Install Python 3.X-1. Add it to PATH.
pip probably refers to 3.X-1 because it was added to PATH last.
py probably refers to 3.X because it prefers the latest version.

Probably not everyone uses that. Nothing enforces them to remain in sync. The order of the paths in PATH also matters.

Some more (complex) reasons for a mismatch are mentioned here:

kknechtel · January 22, 2024, 9:09pm

Returning to this thread because a more recent post reminded me about it.

Sure, but my confusion is generally about users who are trying to use python, not py - after all, they deliberately had the Python installer modify the PATH (twice!). I’m fairly sure this is the common case - people running into the issue are unaware of py, and they find that pip list shows something that was just installed, but python myscript.py (or python followed by trying an appropriate import statement at the REPL) results in an ImportError. I’m pretty sure that the reports I’ve seen generally involve people trying python rather than py.

This is interesting, but I’m not sure I understand the exact conditions under which the “App Paths” key is used - i.e., what conditions would cause the mentioned API functions to be used. For my purposes I’m only interested in things that could happen at a command line (but if Powershell works differently from CMD then that’s definitely noteworthy), not e.g. using subprocess.

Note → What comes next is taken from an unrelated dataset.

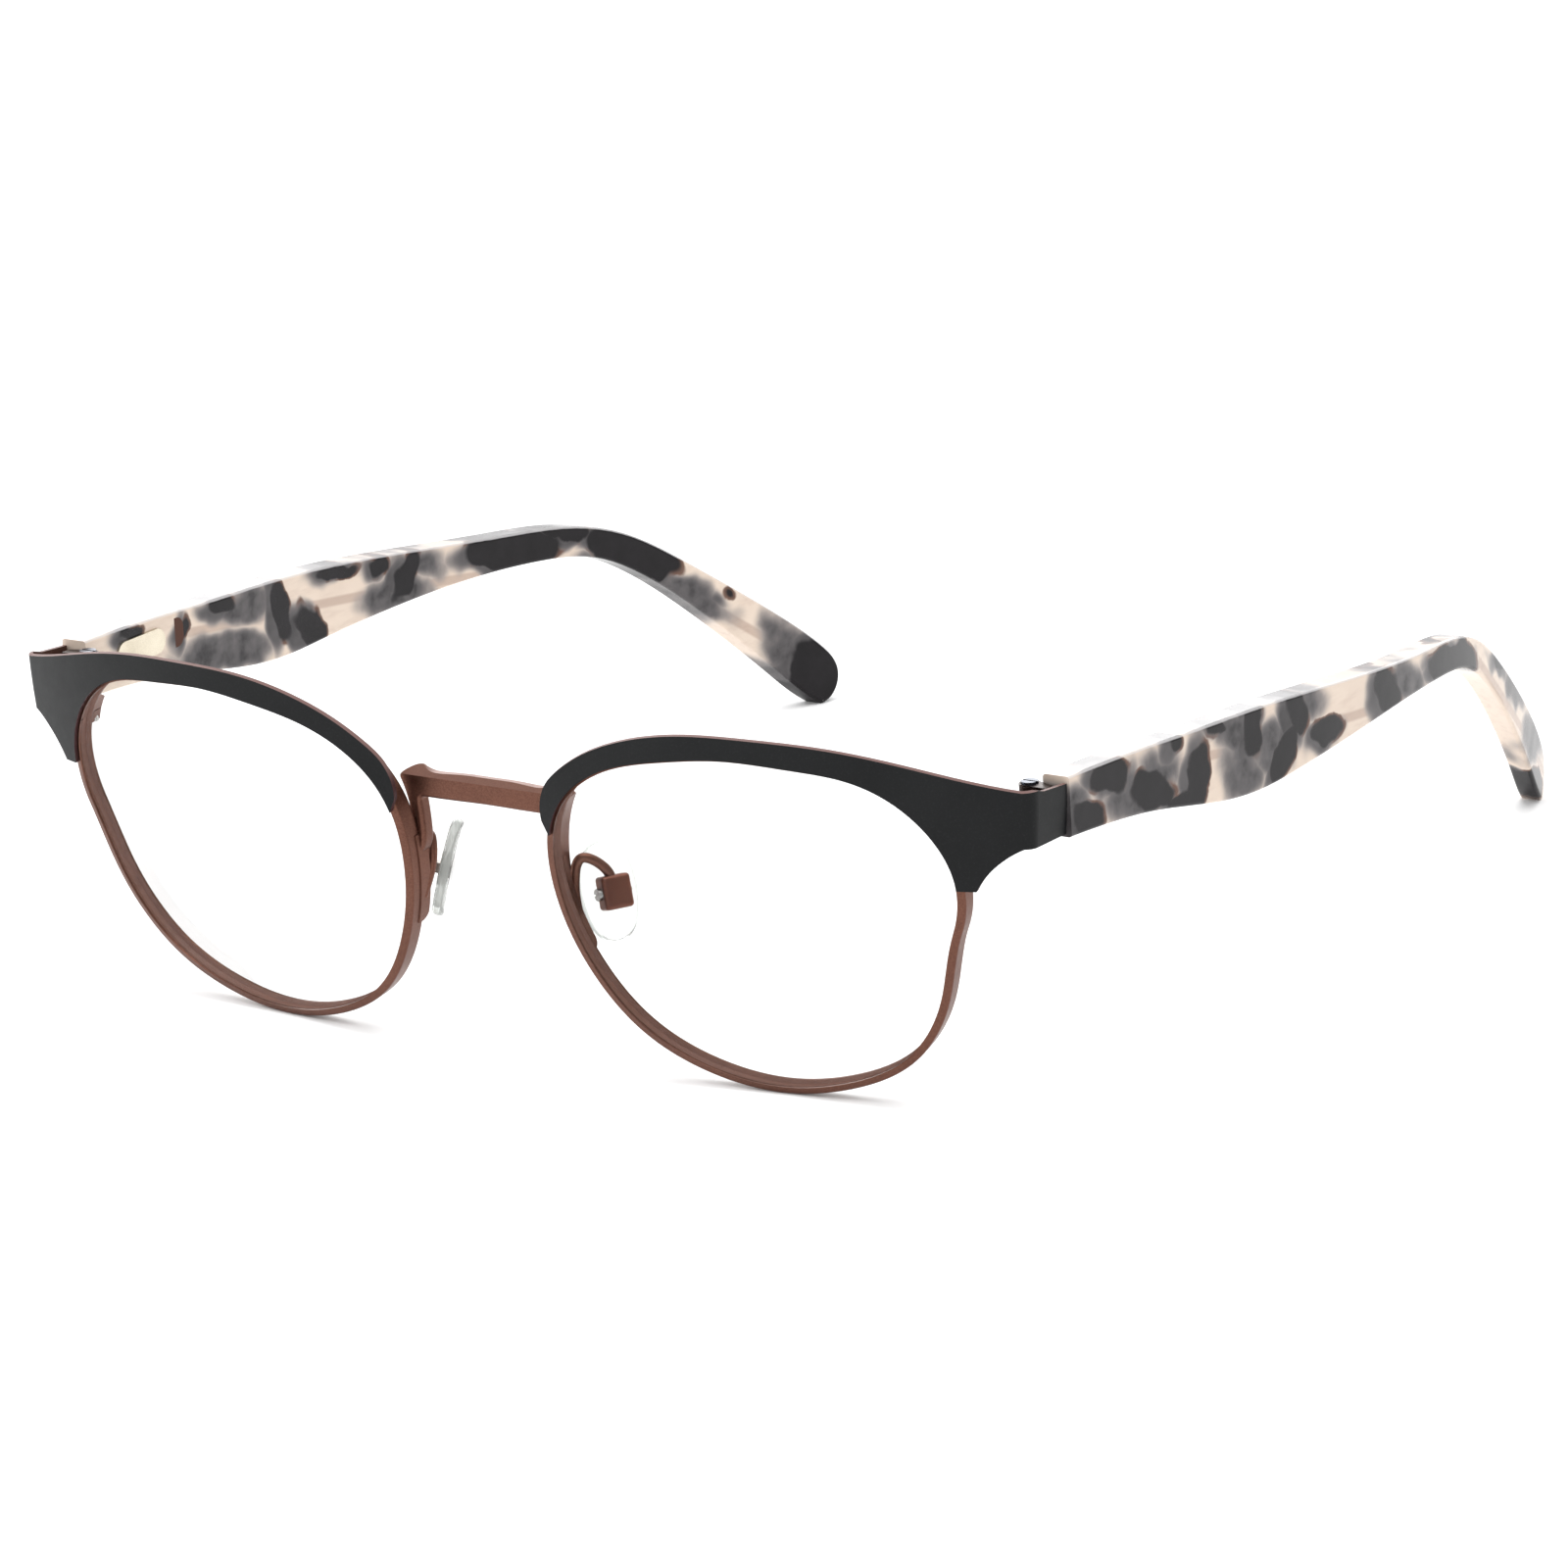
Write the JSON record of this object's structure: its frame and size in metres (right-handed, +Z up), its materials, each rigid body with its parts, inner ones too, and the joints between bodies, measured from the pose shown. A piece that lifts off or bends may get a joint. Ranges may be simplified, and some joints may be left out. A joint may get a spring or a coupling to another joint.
{
  "type": "eyeglasses",
  "caption": "Browline eyeglasses with full metal rims, dark plates over the upper rims, clear lenses, adjustable nose pads and mottled temples that fold on spring hinges.",
  "frame": {"origin": "middle of the base rectangle, on the plane the open glasses stand on with the rims' lowest points and the temple tips", "axes": "+X towards the wearer's left, +Y from the front towards the ears, +Z up"},
  "size_m": [0.1388, 0.1445, 0.0433],
  "materials": {
    "black_plate": "satin near-black lacquer",
    "copper_metal": "satin copper brown",
    "pad_metal": "satin brown",
    "screw_steel": "bright steel",
    "hinge_metal": "satin dark metal",
    "hinge_screw_metal": "blue-grey steel",
    "housing_metal": "cream lacquer",
    "core_metal": "satin steel",
    "lens_clear": "clear polished",
    "pad_silicone": "clear silicone",
    "acetate": "polished mottled cream, grey and black acetate"
  },
  "bodies": {
    "front": {"bridge": "copper_metal", "left_rim": "copper_metal", "left_lens": "lens_clear", "left_brow_plate": "black_plate", "left_closing_block_upper": "copper_metal", "left_closing_block_lower": "copper_metal", "left_closing_screw": "screw_steel", "left_pad_arm_base": "copper_metal", "left_pad_arm": "copper_metal", "left_pad_box": "pad_metal", "left_pad_screw": "screw_steel", "left_front_hinge": "hinge_metal", "right_rim": "copper_metal", "right_lens": "lens_clear", "right_brow_plate": "black_plate", "right_closing_block_upper": "copper_metal", "right_closing_block_lower": "copper_metal", "right_closing_screw": "screw_steel", "right_pad_arm_base": "copper_metal", "right_pad_arm": "copper_metal", "right_pad_box": "pad_metal", "right_pad_screw": "screw_steel", "right_front_hinge": "hinge_metal"},
    "left_pivot": {"left_hinge_screw": "hinge_screw_metal"},
    "left_link": {"left_hinge_knuckle": "hinge_metal", "left_hinge_stop": "screw_steel"},
    "left_arm": {"left_temple": "acetate", "left_hinge_housing": "housing_metal", "left_core_wire": "core_metal", "left_hinge_spring": "screw_steel"},
    "left_pad": {"left_nose_pad": "pad_silicone", "left_pad_insert": "core_metal"},
    "right_pivot": {"right_hinge_screw": "hinge_screw_metal"},
    "right_link": {"right_hinge_knuckle": "hinge_metal", "right_hinge_stop": "screw_steel"},
    "right_arm": {"right_temple": "acetate", "right_hinge_housing": "housing_metal", "right_core_wire": "core_metal", "right_hinge_spring": "screw_steel"},
    "right_pad": {"right_nose_pad": "pad_silicone", "right_pad_insert": "core_metal"}
  },
  "joints": [
    {"name": "left_flex", "type": "hinge", "parent": "front", "child": "left_pivot", "pos_m": [0.0644, -0.05545, 0.035], "axis": [0, 0, 1], "range_deg": [-12, 0], "stiffness_Nm_per_rad": 0.15, "springref_deg": 11.46},
    {"name": "left_fold", "type": "hinge", "parent": "left_pivot", "child": "left_link", "pos_m": [0.0644, -0.05545, 0.035], "axis": [0, 0, 1], "range_deg": [0, 85]},
    {"name": "left_slide", "type": "slide", "parent": "left_link", "child": "left_arm", "axis": [0, 1, 0], "range_m": [0, 0.001], "deforming": ["left_hinge_spring"]},
    {"name": "left_pad_tilt", "type": "hinge", "parent": "front", "child": "left_pad", "pos_m": [0.0131, -0.06195, 0.02045], "axis": [0.454, 0.891, 0], "range_deg": [-7, 7]},
    {"name": "right_flex", "type": "hinge", "parent": "front", "child": "right_pivot", "pos_m": [-0.0644, -0.05545, 0.035], "axis": [0, 0, -1], "range_deg": [-12, 0], "stiffness_Nm_per_rad": 0.15, "springref_deg": 11.46},
    {"name": "right_fold", "type": "hinge", "parent": "right_pivot", "child": "right_link", "pos_m": [-0.0644, -0.05545, 0.035], "axis": [0, 0, -1], "range_deg": [0, 79]},
    {"name": "right_slide", "type": "slide", "parent": "right_link", "child": "right_arm", "axis": [0, 1, 0], "range_m": [0, 0.001], "deforming": ["right_hinge_spring"]},
    {"name": "right_pad_tilt", "type": "hinge", "parent": "front", "child": "right_pad", "pos_m": [-0.0131, -0.06195, 0.02045], "axis": [-0.454, 0.891, 0], "range_deg": [-7, 7]}
  ],
  "couplings": [
    {"joint": "left_slide", "follows": "left_flex", "m_per_rad": -0.0046},
    {"joint": "right_slide", "follows": "right_flex", "m_per_rad": -0.0046}
  ]
}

I just want to point out the magnitude of the problem while I’m here:

Dozens of other questions have been closed as a duplicate of this, because it seems to be the best available option for answering the question. And it’s… not good. The top/accepted answer there is still some cargo-culting about permissions and sudo - and other highly-voted answers are also less than ideal. There are even suggestions to hack sys.path to reach into the site-packages of other Python installations!

Other slightly-less-popular candidates are at least as bad. For example, I found a highly-voted answer on one of them suggesting that BeautifulSoup4 (specifically) should be installed using Pip for 2.x, but the system package manager for 3.x - using sudo either way.

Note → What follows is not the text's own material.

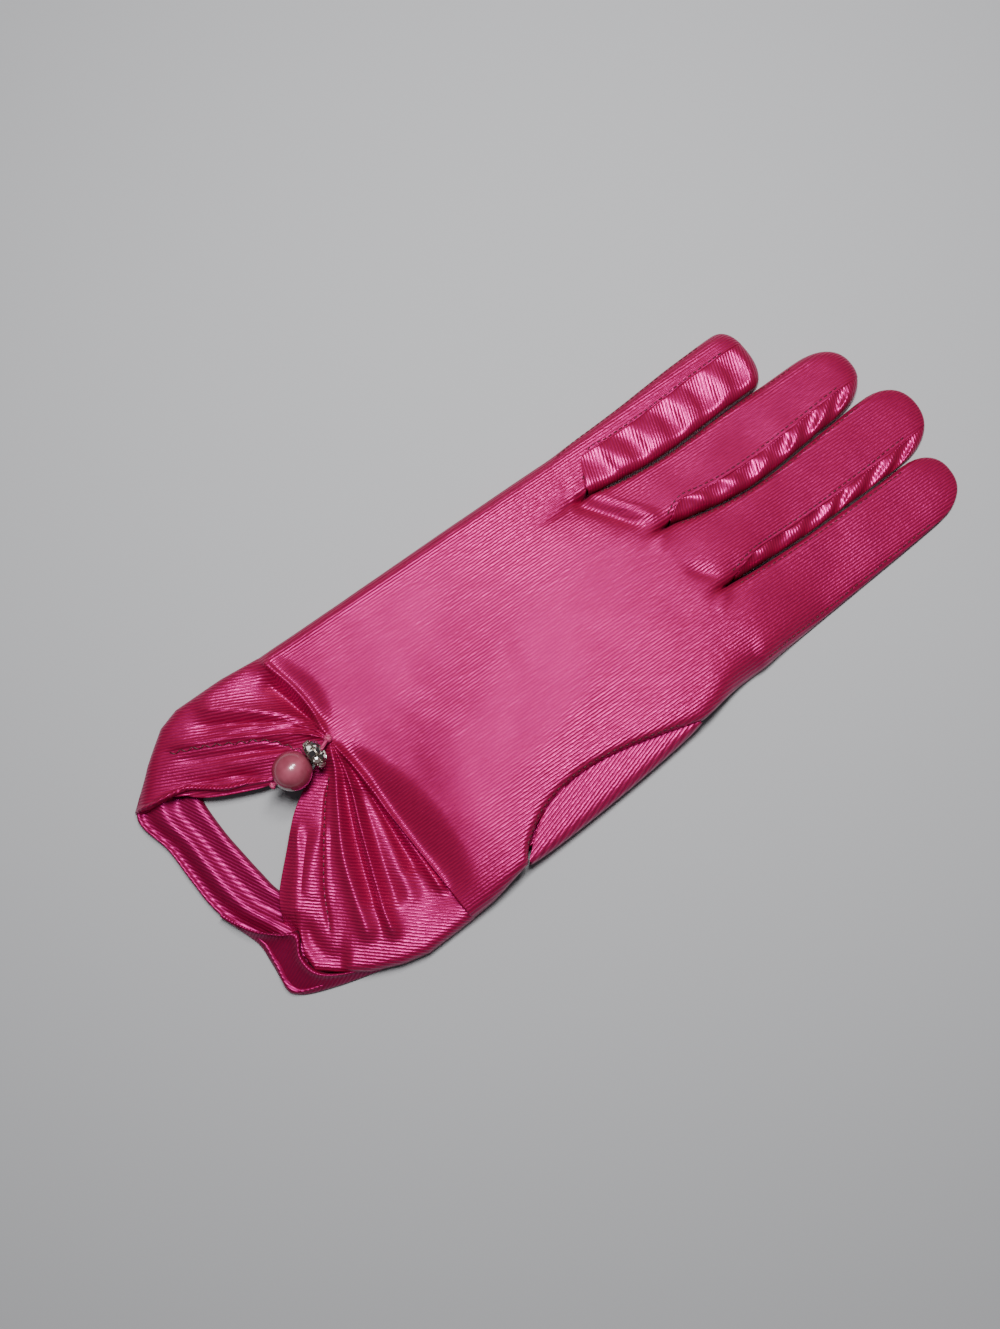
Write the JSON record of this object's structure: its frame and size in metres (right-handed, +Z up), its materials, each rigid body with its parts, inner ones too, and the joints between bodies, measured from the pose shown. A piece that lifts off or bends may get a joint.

Hardly anyone understands it properly, and those who do understand it properly have a rough time getting their voices heard.

Nevertheless, new Python installations ordinarily include Pip, even if there is another Python somewhere with its own Pip; and the new Pip will default to installing for the Python it came with - i.e., the wrapper executable has such a shebang on Linux, and to my understanding will choose the corresponding Python explicitly on Windows using whatever Windows API tools (since it’s a compiled program rather than a .bat… IIRC). That’s what I was getting at.

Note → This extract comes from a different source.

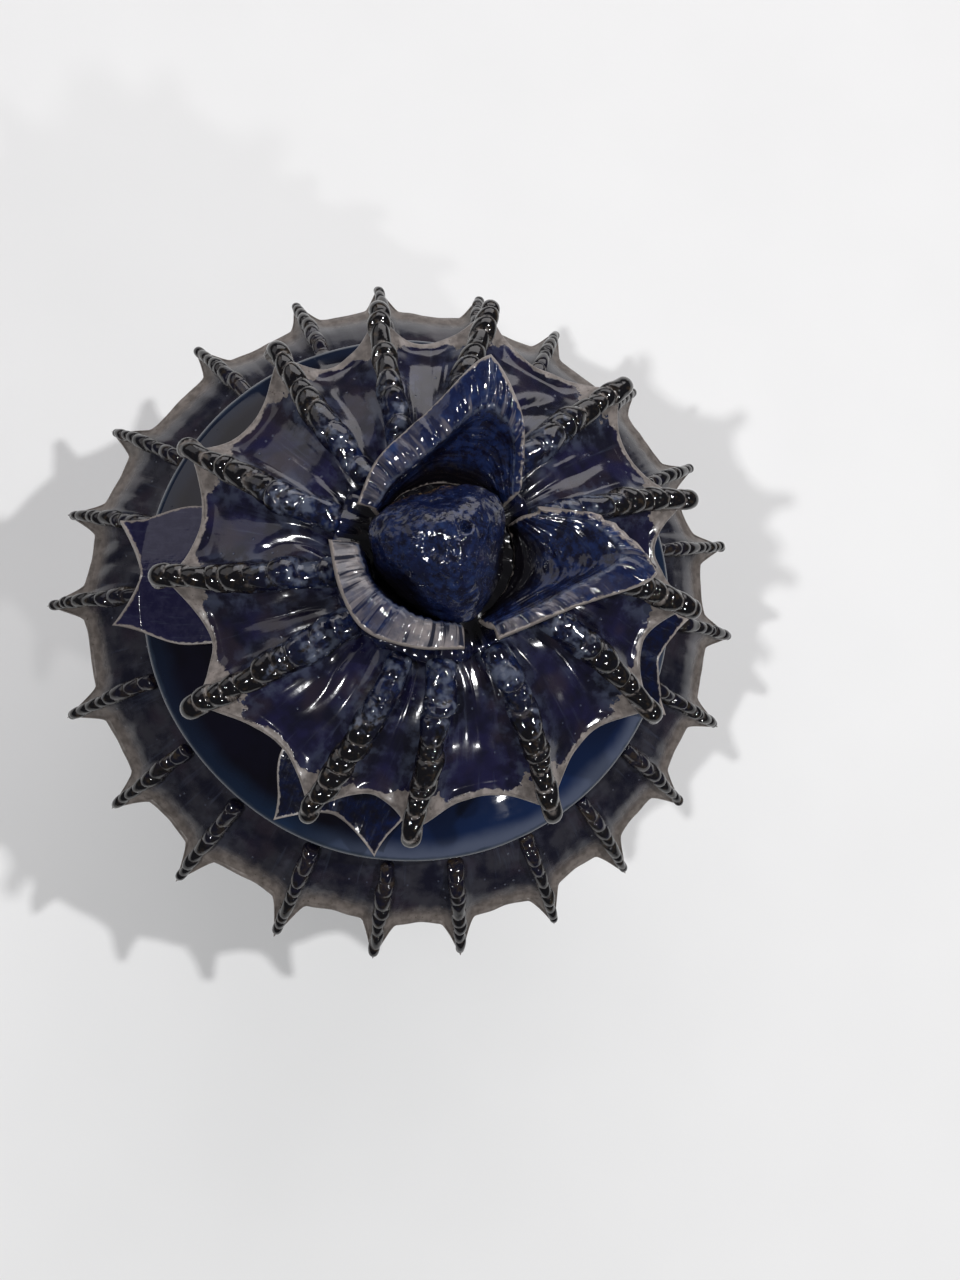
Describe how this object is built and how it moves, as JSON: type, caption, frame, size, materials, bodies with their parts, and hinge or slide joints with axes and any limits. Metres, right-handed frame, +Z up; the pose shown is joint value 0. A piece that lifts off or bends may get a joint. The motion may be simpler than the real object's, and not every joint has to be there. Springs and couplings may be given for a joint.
{
  "type": "lidded ceramic jar",
  "caption": "Round glazed pot with a drooping spiked frill round its shoulder and a lift-off lid whose knob is a spiked ruff with an open flower and bud.",
  "frame": {"origin": "centre of the foot, on the surface the jar stands on", "axes": "+Z up along the jar's axis; +X and +Y horizontal, with the widest petal pointing towards +X and the tallest towards +Y"},
  "size_m": [0.2033, 0.2009, 0.1944],
  "materials": {
    "cobalt_glaze": "thick glossy deep cobalt glaze, breaking brown on edges, bare buff clay at the foot",
    "frill_glaze": "glossy violet-navy glaze stopping in a ragged line before a bare pinkish-beige clay edge",
    "lid_glaze": "very smooth mirror-gloss near-black violet glaze, bluer where it pools by the rounded edge",
    "rope_glaze": "wet black-brown glossy glaze on overlapping clay scales with thin pale edges, blue near the root",
    "petal_glaze": "glossy mottled cobalt glaze over combed clay, pale worn edges",
    "bud_glaze": "mottled semi-gloss cobalt glaze with pits and tan flecks at the base"
  },
  "bodies": {
    "jar": {"jar_body": "cobalt_glaze", "shoulder_frill": "frill_glaze", "shoulder_rope_01": "rope_glaze", "shoulder_rope_02": "rope_glaze", "shoulder_rope_03": "rope_glaze", "shoulder_rope_04": "rope_glaze", "shoulder_rope_05": "rope_glaze", "shoulder_rope_06": "rope_glaze", "shoulder_rope_07": "rope_glaze", "shoulder_rope_08": "rope_glaze", "shoulder_rope_09": "rope_glaze", "shoulder_rope_10": "rope_glaze", "shoulder_rope_11": "rope_glaze", "shoulder_rope_12": "rope_glaze", "shoulder_rope_13": "rope_glaze", "shoulder_rope_14": "rope_glaze", "shoulder_rope_15": "rope_glaze", "shoulder_rope_16": "rope_glaze", "shoulder_rope_17": "rope_glaze", "shoulder_rope_18": "rope_glaze", "shoulder_rope_19": "rope_glaze", "shoulder_rope_20": "rope_glaze", "shoulder_rope_21": "rope_glaze", "shoulder_rope_22": "rope_glaze"},
    "lid": {"lid_dome": "lid_glaze", "lid_ring": "lid_glaze", "lid_leaf_01": "petal_glaze", "lid_leaf_02": "petal_glaze", "lid_leaf_03": "petal_glaze", "lid_leaf_04": "petal_glaze", "knob_stem": "cobalt_glaze", "crown_frill": "frill_glaze", "crown_rope_01": "rope_glaze", "crown_rope_02": "rope_glaze", "crown_rope_03": "rope_glaze", "crown_rope_04": "rope_glaze", "crown_rope_05": "rope_glaze", "crown_rope_06": "rope_glaze", "crown_rope_07": "rope_glaze", "crown_rope_08": "rope_glaze", "crown_rope_09": "rope_glaze", "crown_rope_10": "rope_glaze", "crown_rope_11": "rope_glaze", "crown_rope_12": "rope_glaze", "crown_rope_13": "rope_glaze", "flower_cup": "cobalt_glaze", "petal_back": "petal_glaze", "petal_right": "petal_glaze", "petal_front": "petal_glaze", "bud": "bud_glaze"}
  },
  "joints": [
    {"name": "lid_lift", "type": "slide", "parent": "jar", "child": "lid", "axis": [0, 0, 1], "range_m": [0, 0.1]}
  ]
}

Thanks for the references for command-line options to Pip. However, it wasn’t clear to me from the documentation what the exact semantics of --prefix and --target are, how one would choose one over the other, or why one would want either of them rather than --python now that it exists (i.e., why would I want Pip to run using a different Python than the one for which I want it to install the package?). It’s also a little harder to find out about --prefix and --target because they’re specific to pip install - although I guess that doesn’t matter here.

Is there a central piece of documentation somewhere that explains what constraints are relevant and why the situation is as it is? If not, I’d be interested in doing the necessary research etc. for it. But hopefully there would at least be a good place to put it within the Pip documentation… ?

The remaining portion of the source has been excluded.